Meeting casting director Mary Selway at Venice, where he was presenting Walter Salles’ 2001 “Behind the Sun,” he was cast for “Love Actually,” playing Karl with a “K.”

“Richard Curtis did not change the name of the character. It did not become José; it was still Karl. Then it happened again in ‘What to Expect When You’re Expecting,’ where my character was Alex, who is completely American, completely American-written. When they ended up casting me, they didn’t change the character.”

Santoro also sees a larger picture for Latino actors, however.
The danger of Latino typecasting “is still out there, but I believe it has changed,” he said at the Rio Festival, where he was invited to present one of its major awards, a reflection of the esteem in which he is held in his home country.

Non-Latino casting “is happening more. I think it’s a reflection of globalization. The market’s opened itself more and more, not only for actors but artists from all over the world,” he added.

Curiously, when Santoro plays Latinos, he still has to work at an accent. Shot last year in New Orleans and Buenos Aires, Warner Bros.’ Will Smith starrer “Focus” is also in post. Here Santoro limns a Spanish car racing team owner.

“I had my accent but had to work with the Spanish accent when speaking English, which is different from mine.

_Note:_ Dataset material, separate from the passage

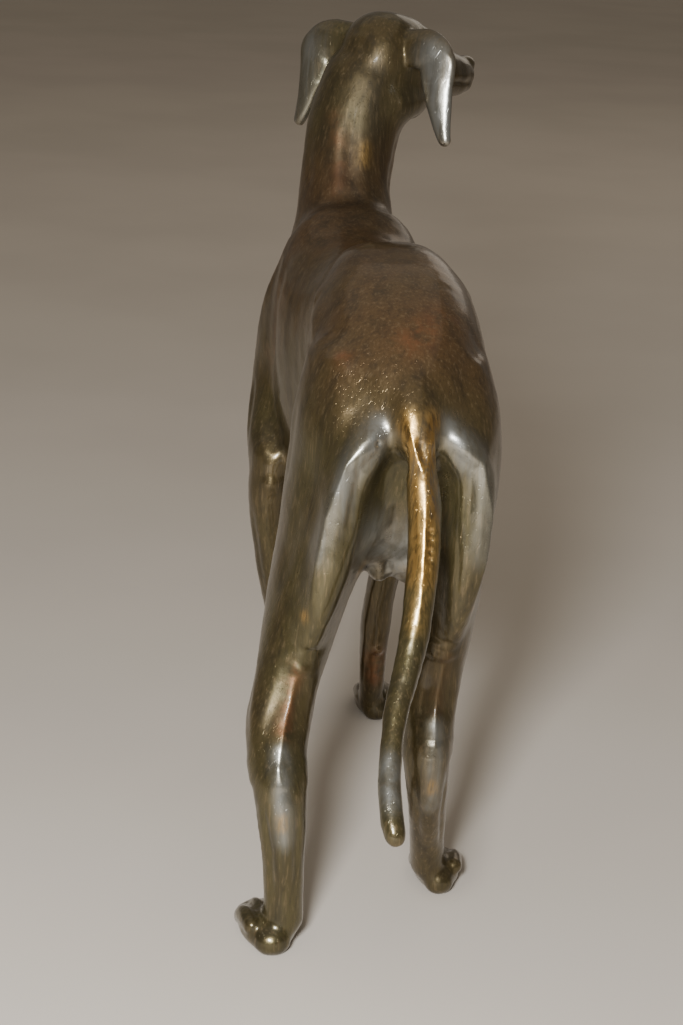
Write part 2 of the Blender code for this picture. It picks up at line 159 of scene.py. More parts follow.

Very different,” he said in Rio, where he was invited to hand over the Rio Fest’s best picture prize.
On Patricia Riggen’s “The 33,” inspired by the Chilean mining accident, and now in advanced post, where Santoro plays Chile’s Minister of Mining, Santoro had to adopt a neutral Latin American Spanish, so that the films’ characters didn’t speak with disparate Latam-pudding tones.

Accent, however, said Santoro, is only “a detail,”” part of the craft, and of the work, and of the character, and of the process. But it is not the first thing.”

For the last 11 years, Santoro has worked so much that now what he craves in his career and life is “balance so I can spend some quality time with my family and do my projects here and keep working outside of Brazil.”
Going forward, Santoro would love to do stage-work. Also, though he doesn’t have a production company, he’d like to be involved in the creative process of production, he said. He associate produced “Heleno,” a b/w Brazilian movie about the 1950s’ biggest soccer star, and takes an associate producer credit on the Imagine-produced “Pele.”

More Santoro homecomings could aid boost some highly interesting movies coming out of Brazil with Santoro leveraging casting – as Penelope Cruz, Javier Bardem and Antonio Banderas in Spain – to give Brazilian movies more of an international reach.